An ongoing "might run for decades and hundreds of issues or be canceled after only a handful of issues". When an ongoing series ceases to be published because the story has ended, it may be called "finished". If it ceases to be published because of low sales, editorial decisions, publisher bankruptcy, or other reasons, it is "cancelled". An ending might be written for the last issues of a cancelled series, or the series may simply disappear without warning and never return.

If a series ceases to be published, but may be published again, it is called "on hiatus". Many series are placed "on hiatus" but do not return even after several years.

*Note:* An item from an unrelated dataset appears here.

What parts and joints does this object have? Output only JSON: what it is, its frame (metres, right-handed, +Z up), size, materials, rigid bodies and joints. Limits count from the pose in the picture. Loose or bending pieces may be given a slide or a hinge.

For series that are creator owned, the copyright holder has the option of approaching other publishers to see if they would be open to resuming the title under their imprint. For instance, Usagi Yojimbo has had four consecutive publishers.

==Examples==
===Examples of ongoing series===
- Action Comics; "a series that has been published nearly continuously since 1938".
- Detective Comics; the first volume was published from 1937 to 2011 and then later continued in 2016. The series published 881 issues between 1937 and 2011 and is the longest continuously published comic book in the United States.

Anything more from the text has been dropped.